_WHAT NEEDS TO BE DONE_
Check every line of the data below for the string "scene", and copy the ones that hold it.

------------------------------

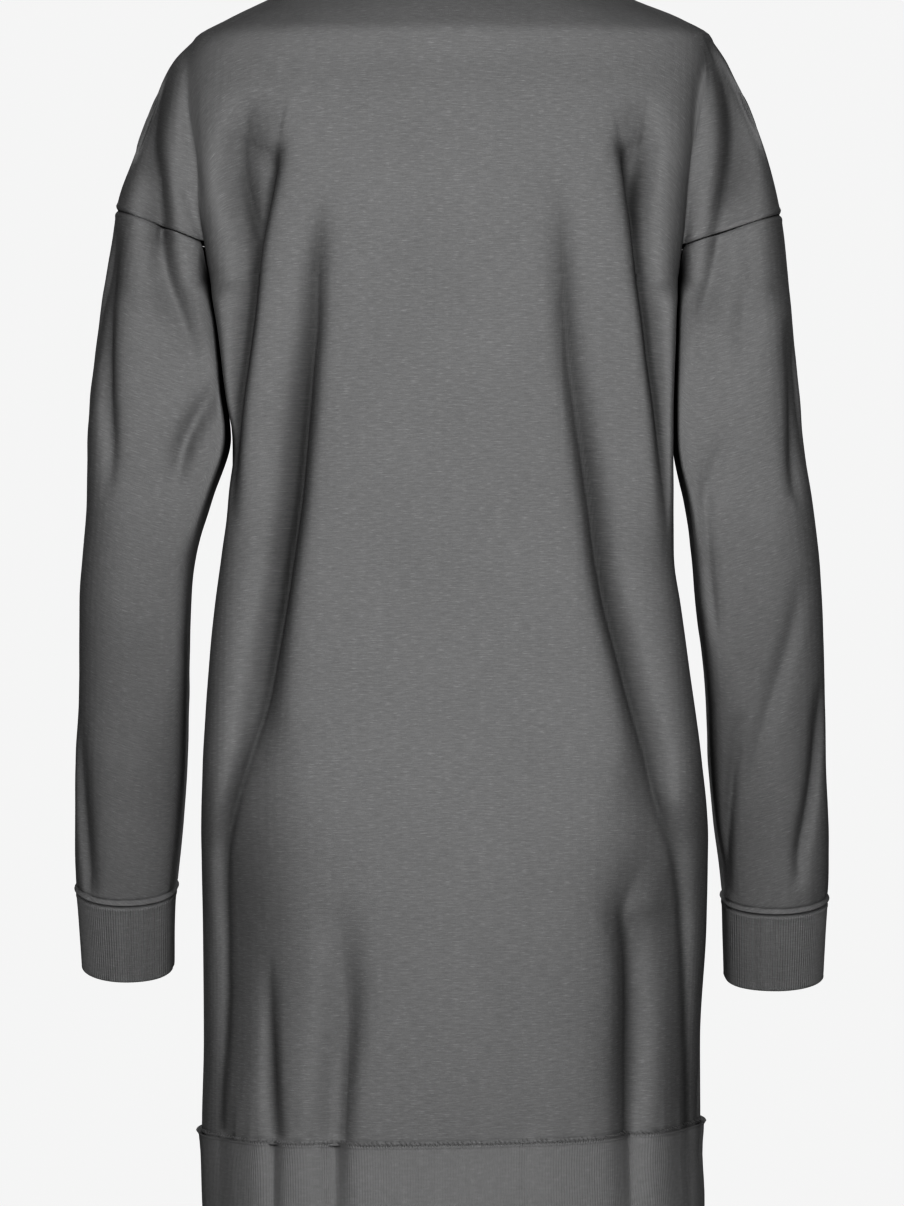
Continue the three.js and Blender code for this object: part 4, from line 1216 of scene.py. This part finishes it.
def hem_stitches(edge, sy):
    low, high = along(edge["low"], 3.25, 3), along(edge["high"], 3.25, 3)
    n = min(len(low), len(high))
    low, high = low[:n], high[:n]
    rnd = np.random.RandomState(91 if sy > 0 else 92)
    lift = rnd.uniform(0.35, 1.0, (n, 1))
    high = low + (high - low) * lift
    tangent = np.gradient(low, axis=0)
    outs = np.cross(tangent, np.array([0, 0, 1.0]))
    outs /= np.linalg.norm(outs, axis=1, keepdims=True)
    outs *= np.sign(outs[:, 1:2] * sy + 1e-9)
    return capsules("stitches_hem_" + ("back" if sy > 0 else "front"), low, high, outs, 0.28, "root")


stitches = {"back": hem_stitches(back_edge, 1), "front": hem_stitches(front_edge, -1)}

# ---------------------------------------------------------------- camera, floor, light
scene = bpy.context.scene


def aimed(ob, target):
    d = np.array(target, float) - np.array(ob.location)
    from mathutils import Vector

    ob.rotation_euler = Vector(d).to_track_quat("-Z", "Y").to_euler()


ELEVATION, DISTANCE = 1.0, 4.0
cam = bpy.data.cameras.new("camera")
camera = bpy.data.objects.new("camera", cam)
scene.collection.objects.link(camera)
e = math.radians(ELEVATION)
camera.location = (0, DISTANCE * math.cos(e), -0.444 + DISTANCE * math.sin(e))
aimed(camera, (0, 0, -0.444))
cam.sensor_width = 36
cam.sensor_fit = "AUTO"
cam.lens = 36 * DISTANCE / 0.856
cam.clip_end = 50
scene.camera = camera


def area_light(name, where, target, w, h, power, angle=None):
    data = bpy.data.lights.new(name, "AREA")
    data.shape = "RECTANGLE"
    data.size, data.size_y = w, h
    data.energy = power
    ob = bpy.data.objects.new(name, data)
    scene.collection.objects.link(ob)
    ob.location = where
    aimed(ob, target)
    ob.visible_camera = False
    return ob


area_light("back_softbox", (0.0, 1.2, -0.08), (0, 0, -0.15), 1.6, 2.2, 23.0)
area_light("front_softbox", (0.0, -1.2, -0.08), (0, 0, -0.15), 1.6, 2.2, 23.0)
for sx, name in ((1, "left"), (-1, "right")):
    area_light("side_" + name, (1.6 * sx, 0.2, -0.3), (0, 0, -0.4), 0.8, 1.4, 1.5)

world = bpy.data.worlds.new("world")
scene.world = world
world.use_nodes = True
nt = world.node_tree
nt.nodes.clear()
out = nt.nodes.new("ShaderNodeOutputWorld")
seen, dim = nt.nodes.new("ShaderNodeBackground"), nt.nodes.new("ShaderNodeBackground")
seen.inputs["Color"].default_value = (0.548, 0.548, 0.548, 1)
dim.inputs["Color"].default_value = (1, 1, 1, 1)
dim.inputs["Strength"].default_value = 0.02
path = nt.nodes.new("ShaderNodeLightPath")
blend = nt.nodes.new("ShaderNodeMixShader")
nt.links.new(path.outputs["Is Camera Ray"], blend.inputs[0])
nt.links.new(dim.outputs[0], blend.inputs[1])
nt.links.new(seen.outputs[0], blend.inputs[2])
nt.links.new(blend.outputs[0], out.inputs["Surface"])

floor_mesh = bpy.data.meshes.new("floor")
ring = [(3.2 * math.cos(a), 3.2 * math.sin(a), -1.42) for a in np.linspace(0, 2 * math.pi, 97)[:-1]]
floor_mesh.from_pydata(ring, [], [list(range(96))])
floor = bpy.data.objects.new("floor", floor_mesh)
scene.collection.objects.link(floor)
floor_mat, _, sh = nodes_of("floor")
sh.inputs["Base Color"].default_value = (0.8, 0.8, 0.8, 1)
sh.inputs["Emission Color"].default_value = (0.44, 0.44, 0.44, 1)
sh.inputs["Emission Strength"].default_value = 1.0
floor_mesh.materials.append(floor_mat)
floor.visible_diffuse = False
floor.visible_glossy = False

scene.view_settings.view_transform = "Standard"
scene.view_settings.look = "Very High Contrast"

# ---------------------------------------------------------------- sizes, in metres
bpy.context.view_layer.update()
lo, hi = np.full(3, 1e9), np.full(3, -1e9)
for ob in [back, front, neck, hem, *sleeves.values(), *cuffs.values(), *stitches.values()]:
    co = np.empty(len(ob.data.vertices) * 3, np.float32)
    ob.data.vertices.foreach_get("co", co)
    co = co.reshape(-1, 3)
    lo, hi = np.minimum(lo, co.min(0)), np.maximum(hi, co.max(0))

------------------------------

_TASK OUTPUT_
Continue the three.js and Blender code for this object: part 4, from line 1216 of scene.py. This part finishes it.
scene = bpy.context.scene
scene.collection.objects.link(camera)
scene.camera = camera
    scene.collection.objects.link(ob)
scene.world = world
scene.collection.objects.link(floor)
scene.view_settings.view_transform = "Standard"
scene.view_settings.look = "Very High Contrast"